Hybrid Stochastic LDPC Decoder With Fully Correlated Stochastic Computation

Abstract

The ultra-low hardware consumption feature of stochastic decoding has made it a potential candidate for the implementation of low-density parity-check(LDPC) decoders. However, the existing stochastic LDPC decoders still suffer from performance degradation and relatively high decoding cycles caused by the correlation among stochastic bit streams. In this paper, we propose Hybrid Stochastic(HS) decoding, which achieves high performance, high throughput, and high hardware efficiency by jointly using our proposed novel stochastic check node(CN) and Two’s Complement(TCS) variable node(VN) to realize Min-Sum Algorithm(MSA) and its enhancements.

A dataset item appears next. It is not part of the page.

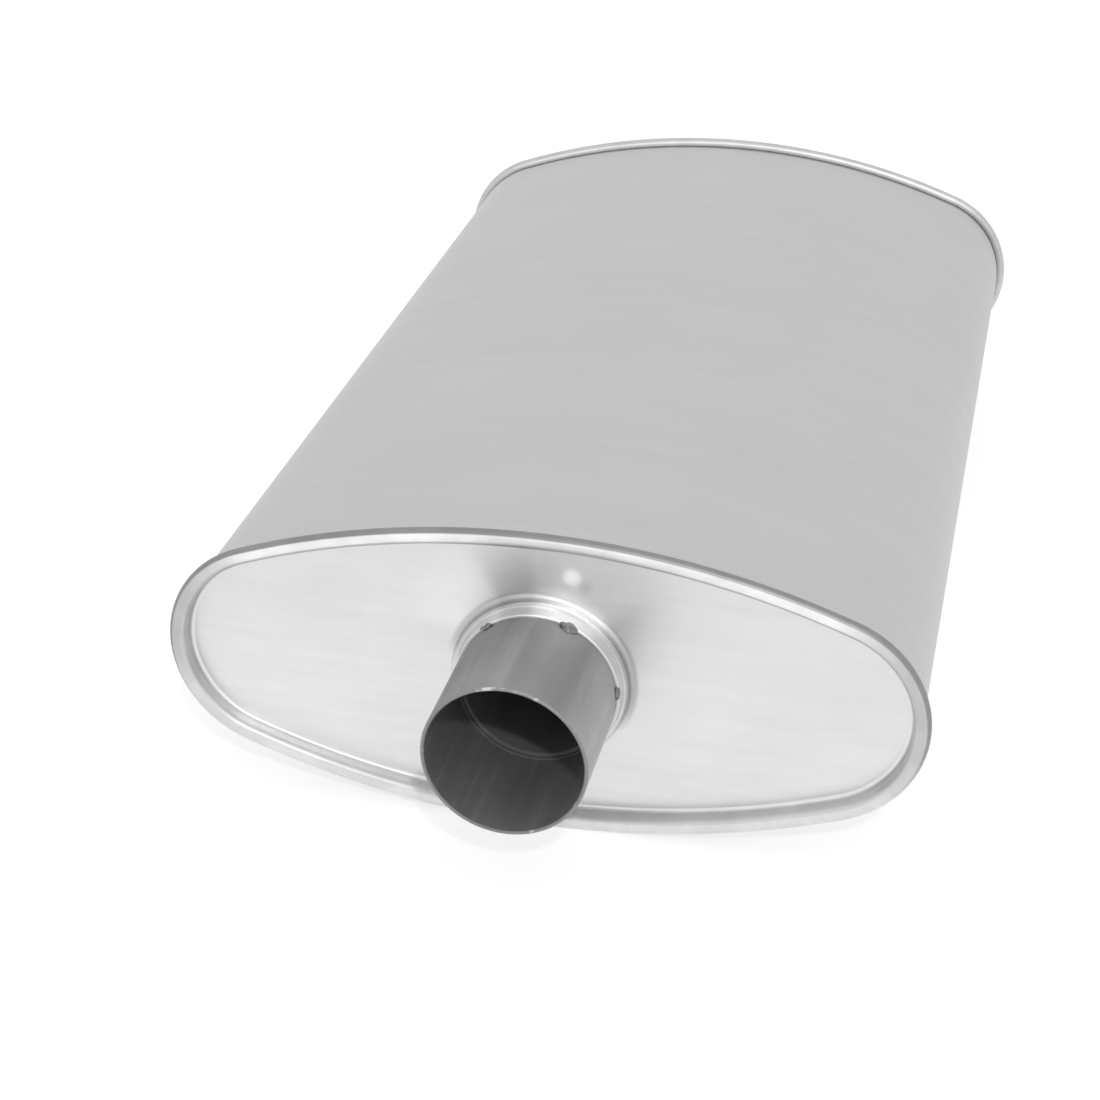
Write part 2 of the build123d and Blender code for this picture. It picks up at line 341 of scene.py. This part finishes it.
def sheet_material(name, level, streak_scale, streak, mottle, roughness, head=False, shell=False):
    """Aluminium-coated sheet: satin, with fine rolling streaks and faint cloudy patches."""
    material, tree, shader = new_material(name)
    shader.inputs["Metallic"].default_value = 1.0
    streaks = grain(tree, stretched(tree, streak_scale), 1.0, 6.0, 0.65)
    clouds = grain(tree, stretched(tree, (1, 1, 1)), 24.0, 4.0, 0.6)
    fine = grain(tree, stretched(tree, (1, 1, 1)), 900.0, 2.0, 0.6)
    colour = combine(
        tree,
        spread(tree, streaks, level * (1 - streak), level * (1 + streak)),
        spread(tree, clouds, 1 - mottle, 1 + mottle),
    )
    if head:
        # painted highlight and dark spot, painted reflections round the collar, and painted light on
        # the folded edge
        colour = combine(tree, combine(tree, colour, painted_spots(tree)), collar_painted_reflections(tree))
        colour = combine(tree, colour, fold_painted_light(tree))
        # painted shading: the panel is paler towards the bottom
        up = axis_parts(tree)[2]
        levels = (PANEL_LOW_LEVEL, PANEL_HIGH_LEVEL)
        painted_panel_shading = spread(tree, up, *levels, PANEL_LOW, PANEL_HIGH, smooth=True)
        colour = combine(tree, colour, painted_panel_shading)
    if shell:
        # painted shade in the creases beside the folded edges
        colour = combine(tree, colour, crease_shade(tree))
    tree.links.new(grey(tree, colour), shader.inputs["Base Color"])
    rough = spread(tree, clouds, roughness - 0.04, roughness + 0.04)
    if head:
        rim = combine(tree, axis_parts(tree)[3], RIM_INSIDE, "GREATER_THAN")
        change = combine(tree, formed(tree), mixed(tree, rim, COLLAR_ROUGHER, RIM_ROUGHER))
        rough = combine(tree, rough, change, "ADD")
        marks = combine(tree, painted_spots(tree), 1, "SUBTRACT")
        spot_roughness = combine(tree, marks, SPOT_ROUGHER / PAINTED_SPOTS[0][3])
        rough = combine(tree, rough, spot_roughness, "ADD")
    tree.links.new(rough, shader.inputs["Roughness"])
    height = combine(tree, combine(tree, fine, 0.5), streaks, "ADD")
    bump(tree, shader, height, 0.12, 0.00006)
    return material


def tube_material(name, level, bore_level, roughness, wall_middle, painted_reflections=()):
    """Drawn tube: darker steel with streaks along it, a dull oxidised bore and a cut edge."""
    material, tree, shader = new_material(name)
    shader.inputs["Specular IOR Level"].default_value = 0.15
    across, along, up, radius = axis_parts(tree)
    streaks = grain(tree, stretched(tree, (160, 9, 160)), 1.0, 5.0, 0.6)
    bands = grain(tree, stretched(tree, (60, 2, 60)), 1.0, 2.0, 0.5)
    clouds = grain(tree, stretched(tree, (1, 0.5, 1)), 60.0, 3.0, 0.5)
    fine = grain(tree, stretched(tree, (1, 1, 1)), 1400.0, 2.0, 0.6)
    within = combine(tree, radius, wall_middle, "LESS_THAN")
    # painted reflections: lighter and darker lobes round the outside of the tube
    outer = combine(tree, painted_lobes(tree, painted_reflections), level)
    base = mixed(tree, within, outer, bore_level)
    for pattern, share in ((streaks, 0.09), (bands, 0.10), (clouds, 0.11)):
        base = combine(tree, base, spread(tree, pattern, 1 - share, 1 + share))
    bore_streaks = grain(tree, stretched(tree, (230, 5, 230)), 1.0, 3.0, 0.5)
    lighter = spread(tree, bore_streaks, 0, BORE_STREAK, 0.55, 0.72, smooth=True)
    base = combine(tree, base, combine(tree, combine(tree, lighter, within), 1, "ADD"))
    reach = combine(tree, along, 0, "ABSOLUTE")
    edge = spread(tree, reach, 0, 1, NECK_MOUTH - 0.0006, NECK_MOUTH - 0.0003)
    nicks = grain(tree, stretched(tree, (1, 1, 1)), 130.0, 2.0, 0.5)
    edge_level = spread(tree, nicks, EDGE_LEVEL, EDGE_NICK, 0.61, 0.70, smooth=True)
    tree.links.new(grey(tree, mixed(tree, edge, base, edge_level)), shader.inputs["Base Color"])
    dull = combine(tree, within, combine(tree, 1, edge, "SUBTRACT"))
    tree.links.new(mixed(tree, dull, 1.0, BORE_METAL), shader.inputs["Metallic"])
    rough = spread(tree, clouds, roughness - 0.05, roughness + 0.05)
    rough = combine(tree, rough, combine(tree, within, BORE_ROUGHER), "ADD")
    tree.links.new(rough, shader.inputs["Roughness"])
    height = combine(tree, combine(tree, fine, 0.4), streaks, "ADD")
    bump(tree, shader, height, 0.2, 0.00006)
    return material


def weld_material():
    """Burnt weld metal: dark, rough and pitted, with paler spots."""
    material, tree, shader = new_material("weld")
    shader.inputs["Metallic"].default_value = 0.9
    clouds = grain(tree, stretched(tree, (1, 1, 1)), 600.0, 4.0, 0.6)
    tree.links.new(grey(tree, spread(tree, clouds, 0.16, 0.36)), shader.inputs["Base Color"])
    shader.inputs["Roughness"].default_value = 0.55
    bump(tree, shader, clouds, 0.35, 0.0003)
    return material


def dress(names, material):
    """Give CAD nodes a material."""
    for name in names:
        mesh = nodes[name].data
        mesh.materials.clear()
        mesh.materials.append(material)


def add_tack(name, material):
    """A lumpy bead of weld over the lip of the collar, in place of a plain CAD tack."""
    low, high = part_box(name)
    middle = (low + high) / 2
    angle = math.atan2(middle.z, middle.x)
    end = math.copysign(1, middle.y)
    out = Vector((math.cos(angle), 0, math.sin(angle)))
    round_neck = Vector((-math.sin(angle), 0, math.cos(angle)))
    along = Vector((0, end, 0))
    size = TACK_HALF * (LARGE_TACK if name.endswith("_2") else 1.0)
    centre = out * (NECK_RADIUS + 0.0001) + along * (COLLAR_LIP + 0.0004)
    mesh = bpy.data.meshes.new(name + "_bead")
    shape = bmesh.new()
    bmesh.ops.create_icosphere(shape, subdivisions=4, radius=1)
    for vertex in shape.verts:
        seed = vertex.co * 1.3 + middle * TACK_GRAIN
        push = 1 + TACK_LUMPS / size.z * noise.noise(seed)
        vertex.co = (
            centre
            + round_neck * vertex.co.x * size.x * push
            + along * vertex.co.y * size.y * push
            + out * vertex.co.z * size.z * push
        )
    for face in shape.faces:
        face.smooth = True
    bmesh.ops.recalc_face_normals(shape, faces=shape.faces)
    shape.to_mesh(mesh)
    shape.free()
    mesh.materials.append(material)
    bead = bpy.data.objects.new(name + "_bead", mesh)
    bpy.context.scene.collection.objects.link(bead)
    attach(bead, "root")
    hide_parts(name)


def add_camera():
    """The photograph's view."""
    data = bpy.data.cameras.new("camera")
    data.lens = CAMERA_LENS
    data.sensor_width = SENSOR
    data.clip_end = 50
    camera = bpy.data.objects.new("camera", data)
    bpy.context.scene.collection.objects.link(camera)
    look = (CAMERA_TARGET - CAMERA_PLACE).to_track_quat("-Z", "Y").to_matrix().to_4x4()
    roll = Matrix.Rotation(CAMERA_ROLL, 4, "Z")
    camera.matrix_world = Matrix.Translation(CAMERA_PLACE) @ look @ roll
    bpy.context.scene.camera = camera


def seen_or_mirrored(tree):
    """1 for rays from the camera and for reflected or refracted ones, and 0 for the rest."""
    path = tree.nodes.new("ShaderNodeLightPath")
    direct = combine(tree, path.outputs["Is Camera Ray"], path.outputs["Is Glossy Ray"], "MAXIMUM")
    return combine(tree, direct, path.outputs["Is Transmission Ray"], "MAXIMUM")


def add_floor():
    """Pale floor: it keeps the shadow, and shows white to the camera and in reflections."""
    bpy.ops.mesh.primitive_plane_add(size=FLOOR_SIZE, location=(0, 0, cad_box[0].z))
    floor = bpy.context.object
    floor.name = "floor"
    material = bpy.data.materials.new("floor")
    material.use_nodes = True
    tree = material.node_tree
    tree.nodes.clear()
    output = tree.nodes.new("ShaderNodeOutputMaterial")
    diffuse = node(tree, "ShaderNodeBsdfDiffuse")
    diffuse.inputs["Color"].default_value = (FLOOR_COLOUR,) * 3 + (1,)
    lift = node(tree, "ShaderNodeEmission")
    tree.links.new(combine(tree, seen_or_mirrored(tree), FLOOR_LIFT), lift.inputs["Strength"])
    both = tree.nodes.new("ShaderNodeAddShader")
    tree.links.new(diffuse.outputs[0], both.inputs[0])
    tree.links.new(lift.outputs[0], both.inputs[1])
    tree.links.new(both.outputs[0], output.inputs["Surface"])
    floor.data.materials.append(material)


def add_light():
    """An even sky, white where it is seen, and one lamp above and in front, a little to the right."""
    world = bpy.data.worlds.new("sky")
    world.use_nodes = True
    tree = world.node_tree
    background = tree.nodes["Background"]
    background.inputs["Color"].default_value = (1, 1, 1, 1)
    level = mixed(tree, seen_or_mirrored(tree), SKY_LEVEL, 1.0)
    tree.links.new(level, background.inputs["Strength"])
    bpy.context.scene.world = world
    data = bpy.data.lights.new("key", "AREA")
    data.size = KEY_SIZE
    data.energy = KEY_POWER
    lamp = bpy.data.objects.new("key", data)
    bpy.context.scene.collection.objects.link(lamp)
    direction = KEY_DIRECTION.normalized()
    lamp.location = Vector((0, -0.2, 0)) + direction * KEY_DISTANCE
    lamp.rotation_mode = "QUATERNION"
    lamp.rotation_quaternion = (-direction).to_track_quat("-Z", "Y")


shell_steel = sheet_material("shell_steel", 0.58, (12, 260, 12), 0.02, 0.025, 0.64, shell=True)
head_steel = sheet_material("head_steel", 0.73, (14, 14, 220), 0.03, 0.045, 0.38, head=True)
neck_steel = tube_material("neck_steel", 0.345, 0.19, 0.60, NECK_RADIUS - NECK_WALL / 2, NECK_PAINTED_REFLECTIONS)
core_steel = tube_material("core_steel", 0.30, 0.22, 0.55, CORE_RADIUS + 0.0005)
plain_steel = sheet_material("plain_steel", 0.45, (30, 30, 200), 0.04, 0.04, 0.5)
weld = weld_material()

dress(["outer_shell"], shell_steel)
dress(["front_head", "rear_head"], head_steel)
dress(["front_neck", "rear_neck"], neck_steel)
dress(["inner_wrap", "front_partition", "middle_partition", "rear_partition"], plain_steel)
dress([name for name in nodes if name.endswith("_tube")], core_steel)
dress(TACKS, weld)
for tack in TACKS:
    add_tack(tack, weld)

add_camera()
add_floor()
add_light()

bpy.context.scene.view_settings.view_transform = "Standard"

Fully correlated stochastic bit streams are used to entirely eliminate the indeterminacy caused by the correlation, which results in high performance and fast convergence and inherits the low complexity of stochastic decoders at the same time. We demonstrate the HS decoding by designing a (2048,1723) decoder in a 65 nm process, which achieves the highest Bit-Error-Ratio(BER) performance, highest throughput, and top hardware efficiency among existing stochastic LDPC decoders. We also demonstrate that HS decoding can achieve excellent decoding performance for different code rates and lengths 5G New Radio(NR) LDPC codes. Thus, HS decoding can be adopted in wide applications.